▸ DATASET EXTRACT:

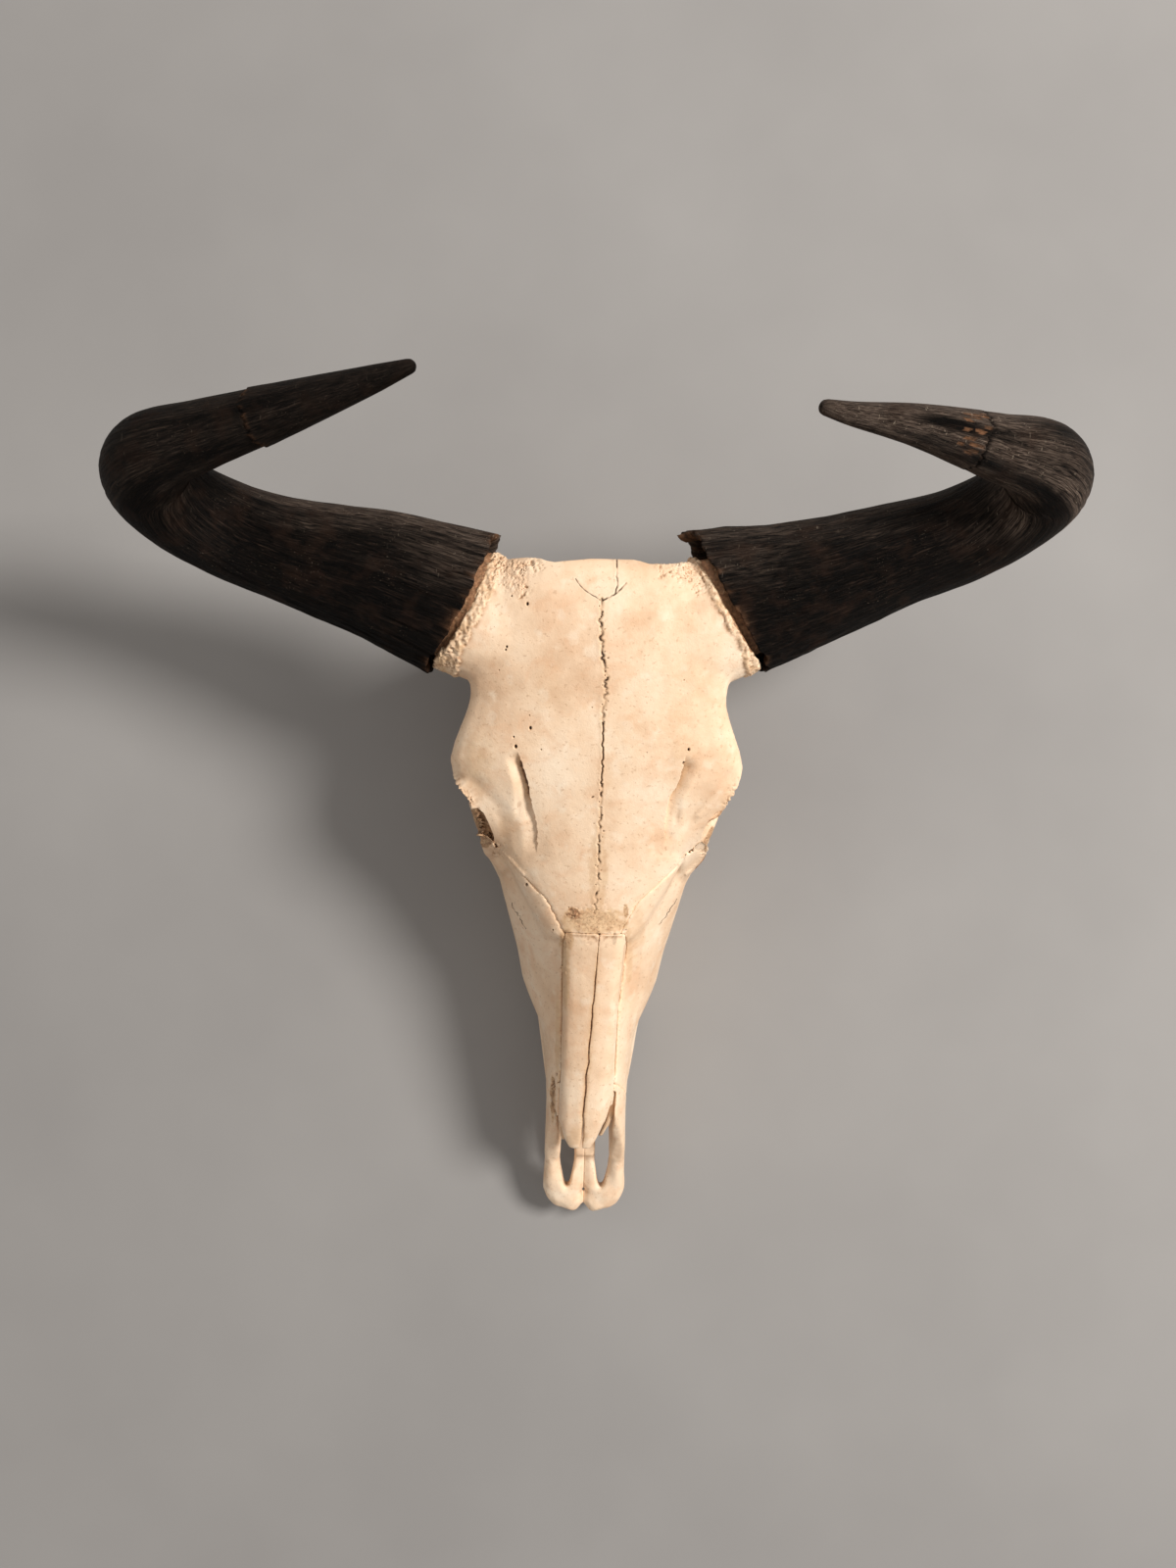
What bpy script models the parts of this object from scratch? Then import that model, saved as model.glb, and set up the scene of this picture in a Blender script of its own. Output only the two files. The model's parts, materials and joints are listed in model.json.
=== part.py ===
"""Life-size skull of a blue wildebeest with its horn sheaths and without its lower jaw.

Metres, +Z up. The nose points to -Y and the animal's left side is at +X. The skull rests on the
grinding faces of its cheek teeth and on the two processes beside the neck joint.
"""

import math
import random

import bmesh
import bpy
from mathutils import Matrix, Vector

# Driving sizes
GAP = 0.0004  # between two bones at a suture
SUTURE_FLOOR = 0.0145  # depth of the nasal bones below the line of the nose
NASAL_ROOT_Y = -0.0965  # where the nasal bones meet the forehead
NASAL_TIP_Y = -0.2515
NASAL_FREE_Y = -0.2130  # ahead of this the nasal bones stand free of the upper jaws
MUZZLE_FRONT_Y = -0.2700
CREST_Y = 0.1370  # back of the forehead, between the horns
ORBIT_CENTRE = Vector((0.0798, -0.0120, 0.1175))
ORBIT_AXIS = Vector((0.94, -0.33, 0.12)).normalized()
ORBIT_RADIUS = 0.0270
TOOTH_ROW_FRONT_Y = -0.1660
FORAMEN_RADIUS = 0.0125
VOXEL = 0.0021
BONE_TRIANGLES = 7800

# Lines along the skull: each holds (y, value) knots
TOP_LINE = (
    (-0.265, 0.0780), (-0.215, 0.0975), (-0.150, 0.1185), (-0.086, 0.1370),
    (-0.030, 0.1560), (0.030, 0.1750), (0.085, 0.1870), (0.125, 0.1885), (0.150, 0.1760),
)
MUZZLE_HALF = (
    (-0.270, 0.0292), (-0.225, 0.0285), (-0.191, 0.0302), (-0.174, 0.0330), (-0.157, 0.0400),
    (-0.139, 0.0475), (-0.118, 0.0512), (-0.090, 0.0580), (-0.060, 0.0640), (-0.040, 0.0570),
    (-0.015, 0.0330), (0.030, 0.0270),
)
MUZZLE_MIDDLE = (
    (-0.270, 0.0380), (-0.225, 0.0480), (-0.139, 0.0530), (-0.090, 0.0740), (-0.045, 0.0950), (0.030, 0.1000),
)
MUZZLE_BASE = (
    (-0.270, 0.0250), (-0.225, 0.0300), (-0.165, 0.0290), (-0.060, 0.0290), (-0.030, 0.0420), (0.030, 0.0560),
)
MUZZLE_UPPER_POWER = ((-0.270, 2.70), (-0.190, 2.40), (-0.139, 1.65), (-0.090, 1.80), (0.030, 2.20))
ROOF_HALF = (
    (-0.100, 0.0300), (-0.070, 0.0470), (-0.042, 0.0620), (-0.028, 0.0680), (-0.016, 0.0750),
    (-0.005, 0.0850), (0.009, 0.0935), (0.024, 0.0905), (0.037, 0.0850), (0.052, 0.0800), (0.075, 0.0810),
    (0.105, 0.0740), (0.145, 0.0560),
)
ROOF_DROP = ((-0.100, 0.0160), (-0.040, 0.0260), (0.0155, 0.0250), (0.060, 0.0210), (0.095, 0.0170), (0.145, 0.0180))
ROOF_DEPTH = 0.0150  # of the forehead's plate below its own edge
ROOF_POWER = 2.1

# The nasal bones' outer edges and the crack between them, as (y, x) knots. The skull isn't symmetric here
NASAL_EDGE = {
    "left": ((-0.2515, 0.0060), (-0.2380, 0.0110), (-0.2100, 0.0178), (-0.1500, 0.0188), (-0.1060, 0.0230)),
    "right": ((-0.2515, -0.0140), (-0.2380, -0.0178), (-0.2120, -0.0185), (-0.1900, -0.0174), (-0.1060, -0.0182)),
}
NASAL_CRACK = ((NASAL_TIP_Y, -0.0030), (NASAL_ROOT_Y, 0.0050))
CRACK_AT_TIP = 0.0024  # gap between the tips of the nasal bones
# The slit above each eye, as (y, x) knots from back to front
BROW_SLIT = {
    "left": ((0.0150, 0.0545), (-0.0090, 0.0487), (-0.0310, 0.0462)),
    "right": ((0.0170, 0.0480), (-0.0020, 0.0440), (-0.0300, 0.0360)),
}

# The frayed edge of the brow over each eye, as (y, x) knots from front to back
BROW_EDGE = {
    "left": ((-0.0192, 0.0785), (-0.0150, 0.0822), (-0.0087, 0.0857), (-0.0025, 0.0892), (0.0076, 0.0925)),
    "right": ((-0.0190, 0.0742), (-0.0152, 0.0786), (-0.0073, 0.0852), (0.0006, 0.0907), (0.0060, 0.0925)),
}
BROW_TEETH = 9
BROW_NOTCH = 0.0013  # depth of the notches between its teeth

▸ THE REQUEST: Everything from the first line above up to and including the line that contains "BONE_TRIANGLES = 7800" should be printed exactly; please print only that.

▸ SOLUTION FOR THIS PROBLEM:
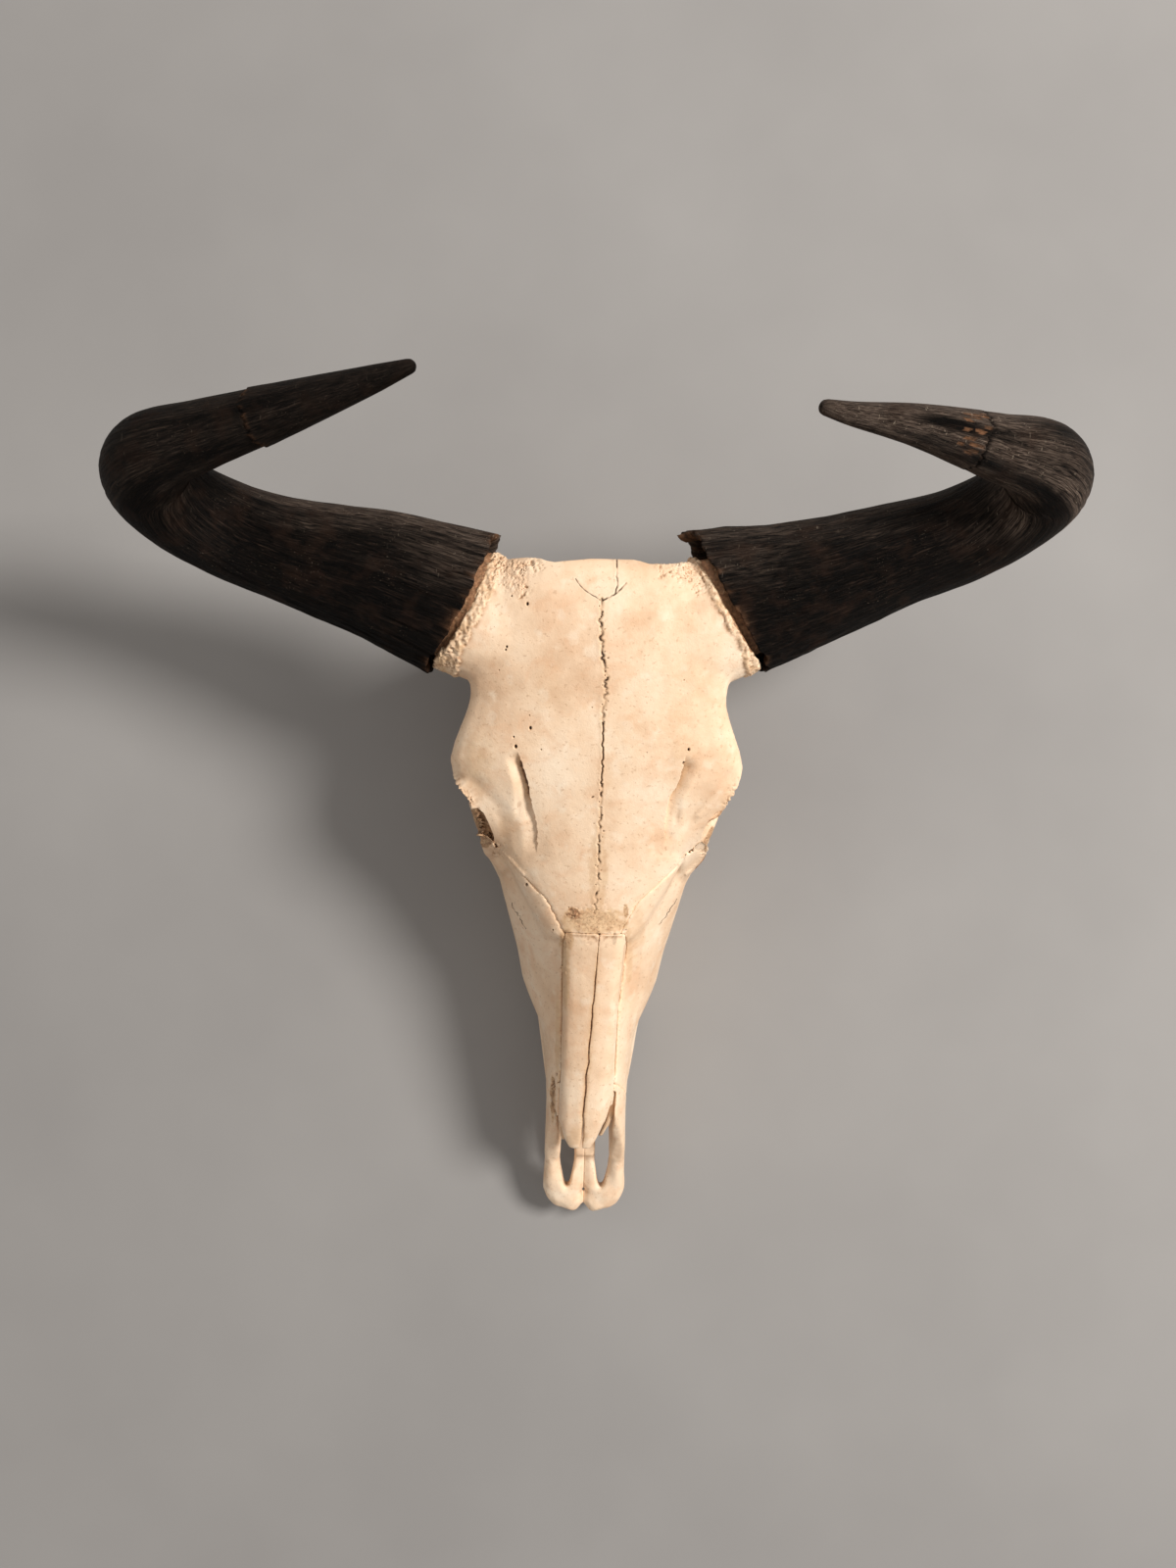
What bpy script models the parts of this object from scratch? Then import that model, saved as model.glb, and set up the scene of this picture in a Blender script of its own. Output only the two files. The model's parts, materials and joints are listed in model.json.
=== part.py ===
"""Life-size skull of a blue wildebeest with its horn sheaths and without its lower jaw.

Metres, +Z up. The nose points to -Y and the animal's left side is at +X. The skull rests on the
grinding faces of its cheek teeth and on the two processes beside the neck joint.
"""

import math
import random

import bmesh
import bpy
from mathutils import Matrix, Vector

# Driving sizes
GAP = 0.0004  # between two bones at a suture
SUTURE_FLOOR = 0.0145  # depth of the nasal bones below the line of the nose
NASAL_ROOT_Y = -0.0965  # where the nasal bones meet the forehead
NASAL_TIP_Y = -0.2515
NASAL_FREE_Y = -0.2130  # ahead of this the nasal bones stand free of the upper jaws
MUZZLE_FRONT_Y = -0.2700
CREST_Y = 0.1370  # back of the forehead, between the horns
ORBIT_CENTRE = Vector((0.0798, -0.0120, 0.1175))
ORBIT_AXIS = Vector((0.94, -0.33, 0.12)).normalized()
ORBIT_RADIUS = 0.0270
TOOTH_ROW_FRONT_Y = -0.1660
FORAMEN_RADIUS = 0.0125
VOXEL = 0.0021
BONE_TRIANGLES = 7800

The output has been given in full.